MATERIAL

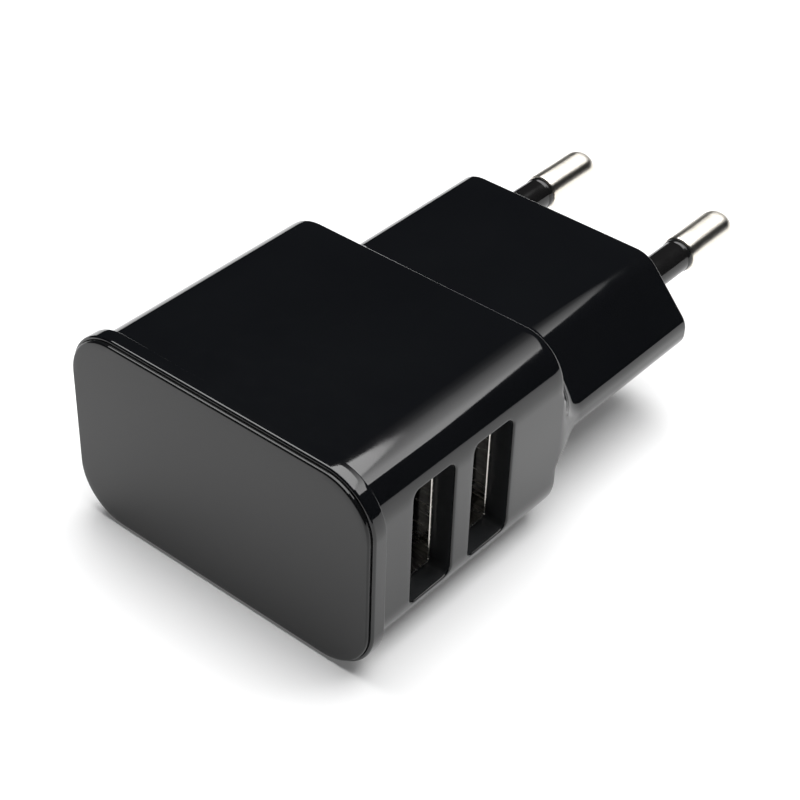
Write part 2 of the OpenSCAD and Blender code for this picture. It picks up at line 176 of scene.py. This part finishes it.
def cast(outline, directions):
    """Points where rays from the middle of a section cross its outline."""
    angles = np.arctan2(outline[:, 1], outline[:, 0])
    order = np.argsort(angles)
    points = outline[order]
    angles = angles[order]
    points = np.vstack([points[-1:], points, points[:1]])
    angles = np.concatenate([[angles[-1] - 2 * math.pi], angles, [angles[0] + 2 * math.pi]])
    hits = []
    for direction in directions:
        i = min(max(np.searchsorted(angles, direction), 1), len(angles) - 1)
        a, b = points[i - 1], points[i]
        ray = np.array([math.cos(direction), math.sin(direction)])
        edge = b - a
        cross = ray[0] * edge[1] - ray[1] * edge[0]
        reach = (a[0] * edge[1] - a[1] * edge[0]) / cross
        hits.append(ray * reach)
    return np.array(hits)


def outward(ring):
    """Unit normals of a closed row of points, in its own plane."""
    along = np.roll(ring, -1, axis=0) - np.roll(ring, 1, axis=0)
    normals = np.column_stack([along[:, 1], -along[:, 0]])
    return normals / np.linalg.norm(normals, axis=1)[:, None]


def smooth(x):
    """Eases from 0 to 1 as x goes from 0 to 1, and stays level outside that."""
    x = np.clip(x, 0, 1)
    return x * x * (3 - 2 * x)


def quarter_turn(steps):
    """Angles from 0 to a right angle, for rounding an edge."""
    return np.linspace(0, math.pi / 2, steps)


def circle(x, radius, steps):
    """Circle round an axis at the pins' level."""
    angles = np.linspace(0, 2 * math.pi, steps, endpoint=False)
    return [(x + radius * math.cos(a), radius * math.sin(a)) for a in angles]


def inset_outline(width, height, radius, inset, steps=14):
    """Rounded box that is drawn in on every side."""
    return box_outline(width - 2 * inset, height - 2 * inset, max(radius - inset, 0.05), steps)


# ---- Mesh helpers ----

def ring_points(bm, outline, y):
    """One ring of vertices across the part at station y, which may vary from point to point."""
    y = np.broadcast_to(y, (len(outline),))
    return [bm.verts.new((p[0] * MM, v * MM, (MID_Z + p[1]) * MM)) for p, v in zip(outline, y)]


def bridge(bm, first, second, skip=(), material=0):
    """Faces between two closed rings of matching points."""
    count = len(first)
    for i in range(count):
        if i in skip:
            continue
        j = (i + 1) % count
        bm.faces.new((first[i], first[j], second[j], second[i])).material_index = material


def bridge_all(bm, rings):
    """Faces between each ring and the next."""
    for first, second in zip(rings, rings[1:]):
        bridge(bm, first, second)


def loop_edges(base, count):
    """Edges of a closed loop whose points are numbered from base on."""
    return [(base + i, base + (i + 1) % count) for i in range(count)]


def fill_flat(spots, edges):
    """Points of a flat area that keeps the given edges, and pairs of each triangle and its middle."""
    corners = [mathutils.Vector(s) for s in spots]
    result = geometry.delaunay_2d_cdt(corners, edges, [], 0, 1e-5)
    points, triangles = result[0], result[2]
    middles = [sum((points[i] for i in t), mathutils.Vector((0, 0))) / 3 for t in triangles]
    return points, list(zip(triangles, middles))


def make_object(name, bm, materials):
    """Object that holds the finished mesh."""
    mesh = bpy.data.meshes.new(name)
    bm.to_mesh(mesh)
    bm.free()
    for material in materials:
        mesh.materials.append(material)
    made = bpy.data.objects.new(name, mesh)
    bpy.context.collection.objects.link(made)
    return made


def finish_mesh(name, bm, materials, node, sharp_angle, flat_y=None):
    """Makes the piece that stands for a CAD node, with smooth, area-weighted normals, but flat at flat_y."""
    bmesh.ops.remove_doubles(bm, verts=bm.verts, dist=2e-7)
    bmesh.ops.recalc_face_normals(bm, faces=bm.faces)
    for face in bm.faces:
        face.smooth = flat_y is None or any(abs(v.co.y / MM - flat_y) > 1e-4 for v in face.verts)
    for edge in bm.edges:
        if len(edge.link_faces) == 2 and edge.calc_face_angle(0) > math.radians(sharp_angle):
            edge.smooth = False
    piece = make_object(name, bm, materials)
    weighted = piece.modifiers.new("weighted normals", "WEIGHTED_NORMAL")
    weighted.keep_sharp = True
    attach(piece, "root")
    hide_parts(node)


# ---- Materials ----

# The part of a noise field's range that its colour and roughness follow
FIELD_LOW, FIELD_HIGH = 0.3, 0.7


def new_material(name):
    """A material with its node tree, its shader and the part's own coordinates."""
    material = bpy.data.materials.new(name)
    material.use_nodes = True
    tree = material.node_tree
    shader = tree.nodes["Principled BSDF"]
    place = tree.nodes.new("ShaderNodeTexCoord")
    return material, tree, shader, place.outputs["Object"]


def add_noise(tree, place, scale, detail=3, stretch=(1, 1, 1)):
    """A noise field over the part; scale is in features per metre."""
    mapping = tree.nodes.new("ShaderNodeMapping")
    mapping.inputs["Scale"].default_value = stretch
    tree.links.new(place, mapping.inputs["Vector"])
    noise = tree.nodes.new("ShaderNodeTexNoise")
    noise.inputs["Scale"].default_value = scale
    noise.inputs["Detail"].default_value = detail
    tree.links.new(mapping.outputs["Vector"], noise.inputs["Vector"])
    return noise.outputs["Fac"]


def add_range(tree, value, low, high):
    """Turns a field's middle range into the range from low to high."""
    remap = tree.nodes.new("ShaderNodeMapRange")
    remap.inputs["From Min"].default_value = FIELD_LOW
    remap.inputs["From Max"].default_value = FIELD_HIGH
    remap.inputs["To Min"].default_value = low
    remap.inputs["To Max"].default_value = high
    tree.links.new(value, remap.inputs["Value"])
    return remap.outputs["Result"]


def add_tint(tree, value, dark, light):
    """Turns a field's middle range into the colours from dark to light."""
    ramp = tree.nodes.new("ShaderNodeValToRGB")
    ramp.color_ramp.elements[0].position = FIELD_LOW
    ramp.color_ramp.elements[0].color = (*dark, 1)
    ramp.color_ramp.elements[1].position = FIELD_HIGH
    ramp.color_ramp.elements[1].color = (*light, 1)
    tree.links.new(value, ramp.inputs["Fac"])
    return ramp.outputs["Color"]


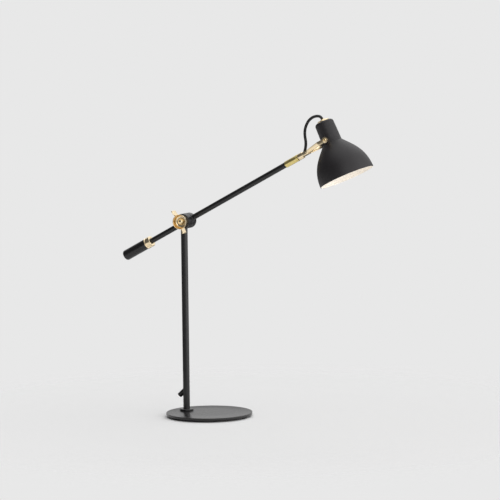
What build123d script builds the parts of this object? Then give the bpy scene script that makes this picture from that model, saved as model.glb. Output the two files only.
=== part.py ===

WORK INSTRUCTIONS
Copy all the records above exactly, missing none.

FINAL RESULT
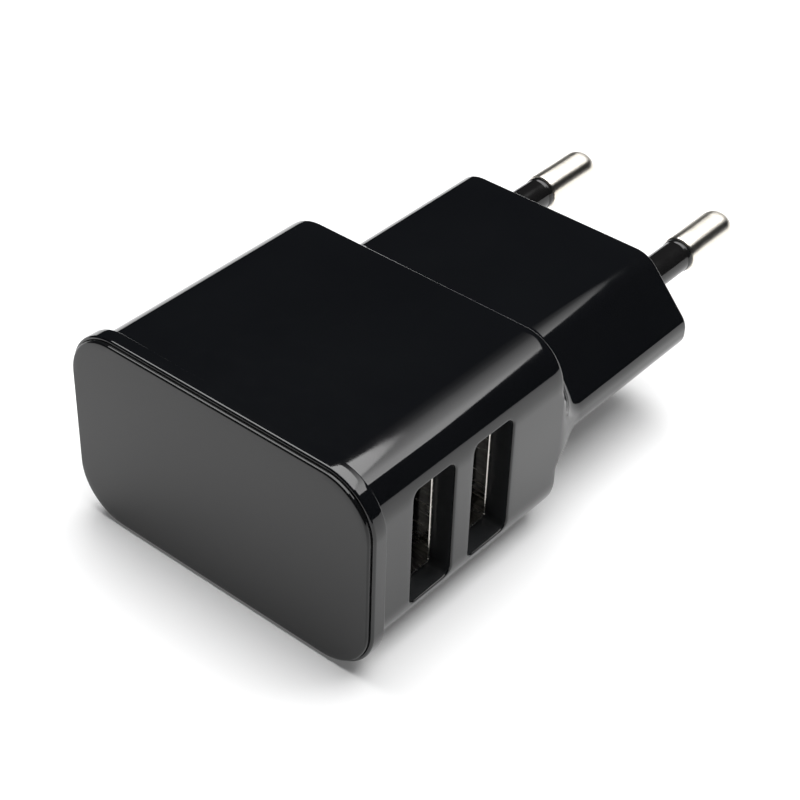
Write part 2 of the OpenSCAD and Blender code for this picture. It picks up at line 176 of scene.py. This part finishes it.
def cast(outline, directions):
    """Points where rays from the middle of a section cross its outline."""
    angles = np.arctan2(outline[:, 1], outline[:, 0])
    order = np.argsort(angles)
    points = outline[order]
    angles = angles[order]
    points = np.vstack([points[-1:], points, points[:1]])
    angles = np.concatenate([[angles[-1] - 2 * math.pi], angles, [angles[0] + 2 * math.pi]])
    hits = []
    for direction in directions:
        i = min(max(np.searchsorted(angles, direction), 1), len(angles) - 1)
        a, b = points[i - 1], points[i]
        ray = np.array([math.cos(direction), math.sin(direction)])
        edge = b - a
        cross = ray[0] * edge[1] - ray[1] * edge[0]
        reach = (a[0] * edge[1] - a[1] * edge[0]) / cross
        hits.append(ray * reach)
    return np.array(hits)


def outward(ring):
    """Unit normals of a closed row of points, in its own plane."""
    along = np.roll(ring, -1, axis=0) - np.roll(ring, 1, axis=0)
    normals = np.column_stack([along[:, 1], -along[:, 0]])
    return normals / np.linalg.norm(normals, axis=1)[:, None]


def smooth(x):
    """Eases from 0 to 1 as x goes from 0 to 1, and stays level outside that."""
    x = np.clip(x, 0, 1)
    return x * x * (3 - 2 * x)


def quarter_turn(steps):
    """Angles from 0 to a right angle, for rounding an edge."""
    return np.linspace(0, math.pi / 2, steps)


def circle(x, radius, steps):
    """Circle round an axis at the pins' level."""
    angles = np.linspace(0, 2 * math.pi, steps, endpoint=False)
    return [(x + radius * math.cos(a), radius * math.sin(a)) for a in angles]


def inset_outline(width, height, radius, inset, steps=14):
    """Rounded box that is drawn in on every side."""
    return box_outline(width - 2 * inset, height - 2 * inset, max(radius - inset, 0.05), steps)


# ---- Mesh helpers ----

def ring_points(bm, outline, y):
    """One ring of vertices across the part at station y, which may vary from point to point."""
    y = np.broadcast_to(y, (len(outline),))
    return [bm.verts.new((p[0] * MM, v * MM, (MID_Z + p[1]) * MM)) for p, v in zip(outline, y)]


def bridge(bm, first, second, skip=(), material=0):
    """Faces between two closed rings of matching points."""
    count = len(first)
    for i in range(count):
        if i in skip:
            continue
        j = (i + 1) % count
        bm.faces.new((first[i], first[j], second[j], second[i])).material_index = material


def bridge_all(bm, rings):
    """Faces between each ring and the next."""
    for first, second in zip(rings, rings[1:]):
        bridge(bm, first, second)


def loop_edges(base, count):
    """Edges of a closed loop whose points are numbered from base on."""
    return [(base + i, base + (i + 1) % count) for i in range(count)]


def fill_flat(spots, edges):
    """Points of a flat area that keeps the given edges, and pairs of each triangle and its middle."""
    corners = [mathutils.Vector(s) for s in spots]
    result = geometry.delaunay_2d_cdt(corners, edges, [], 0, 1e-5)
    points, triangles = result[0], result[2]
    middles = [sum((points[i] for i in t), mathutils.Vector((0, 0))) / 3 for t in triangles]
    return points, list(zip(triangles, middles))


def make_object(name, bm, materials):
    """Object that holds the finished mesh."""
    mesh = bpy.data.meshes.new(name)
    bm.to_mesh(mesh)
    bm.free()
    for material in materials:
        mesh.materials.append(material)
    made = bpy.data.objects.new(name, mesh)
    bpy.context.collection.objects.link(made)
    return made


def finish_mesh(name, bm, materials, node, sharp_angle, flat_y=None):
    """Makes the piece that stands for a CAD node, with smooth, area-weighted normals, but flat at flat_y."""
    bmesh.ops.remove_doubles(bm, verts=bm.verts, dist=2e-7)
    bmesh.ops.recalc_face_normals(bm, faces=bm.faces)
    for face in bm.faces:
        face.smooth = flat_y is None or any(abs(v.co.y / MM - flat_y) > 1e-4 for v in face.verts)
    for edge in bm.edges:
        if len(edge.link_faces) == 2 and edge.calc_face_angle(0) > math.radians(sharp_angle):
            edge.smooth = False
    piece = make_object(name, bm, materials)
    weighted = piece.modifiers.new("weighted normals", "WEIGHTED_NORMAL")
    weighted.keep_sharp = True
    attach(piece, "root")
    hide_parts(node)


# ---- Materials ----

# The part of a noise field's range that its colour and roughness follow
FIELD_LOW, FIELD_HIGH = 0.3, 0.7


def new_material(name):
    """A material with its node tree, its shader and the part's own coordinates."""
    material = bpy.data.materials.new(name)
    material.use_nodes = True
    tree = material.node_tree
    shader = tree.nodes["Principled BSDF"]
    place = tree.nodes.new("ShaderNodeTexCoord")
    return material, tree, shader, place.outputs["Object"]


def add_noise(tree, place, scale, detail=3, stretch=(1, 1, 1)):
    """A noise field over the part; scale is in features per metre."""
    mapping = tree.nodes.new("ShaderNodeMapping")
    mapping.inputs["Scale"].default_value = stretch
    tree.links.new(place, mapping.inputs["Vector"])
    noise = tree.nodes.new("ShaderNodeTexNoise")
    noise.inputs["Scale"].default_value = scale
    noise.inputs["Detail"].default_value = detail
    tree.links.new(mapping.outputs["Vector"], noise.inputs["Vector"])
    return noise.outputs["Fac"]


def add_range(tree, value, low, high):
    """Turns a field's middle range into the range from low to high."""
    remap = tree.nodes.new("ShaderNodeMapRange")
    remap.inputs["From Min"].default_value = FIELD_LOW
    remap.inputs["From Max"].default_value = FIELD_HIGH
    remap.inputs["To Min"].default_value = low
    remap.inputs["To Max"].default_value = high
    tree.links.new(value, remap.inputs["Value"])
    return remap.outputs["Result"]


def add_tint(tree, value, dark, light):
    """Turns a field's middle range into the colours from dark to light."""
    ramp = tree.nodes.new("ShaderNodeValToRGB")
    ramp.color_ramp.elements[0].position = FIELD_LOW
    ramp.color_ramp.elements[0].color = (*dark, 1)
    ramp.color_ramp.elements[1].position = FIELD_HIGH
    ramp.color_ramp.elements[1].color = (*light, 1)
    tree.links.new(value, ramp.inputs["Fac"])
    return ramp.outputs["Color"]


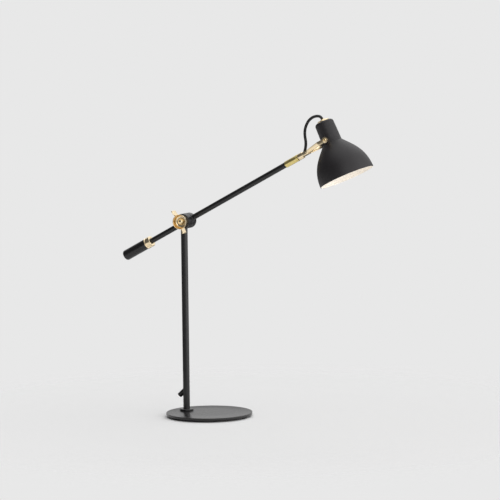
What build123d script builds the parts of this object? Then give the bpy scene script that makes this picture from that model, saved as model.glb. Output the two files only.
=== part.py ===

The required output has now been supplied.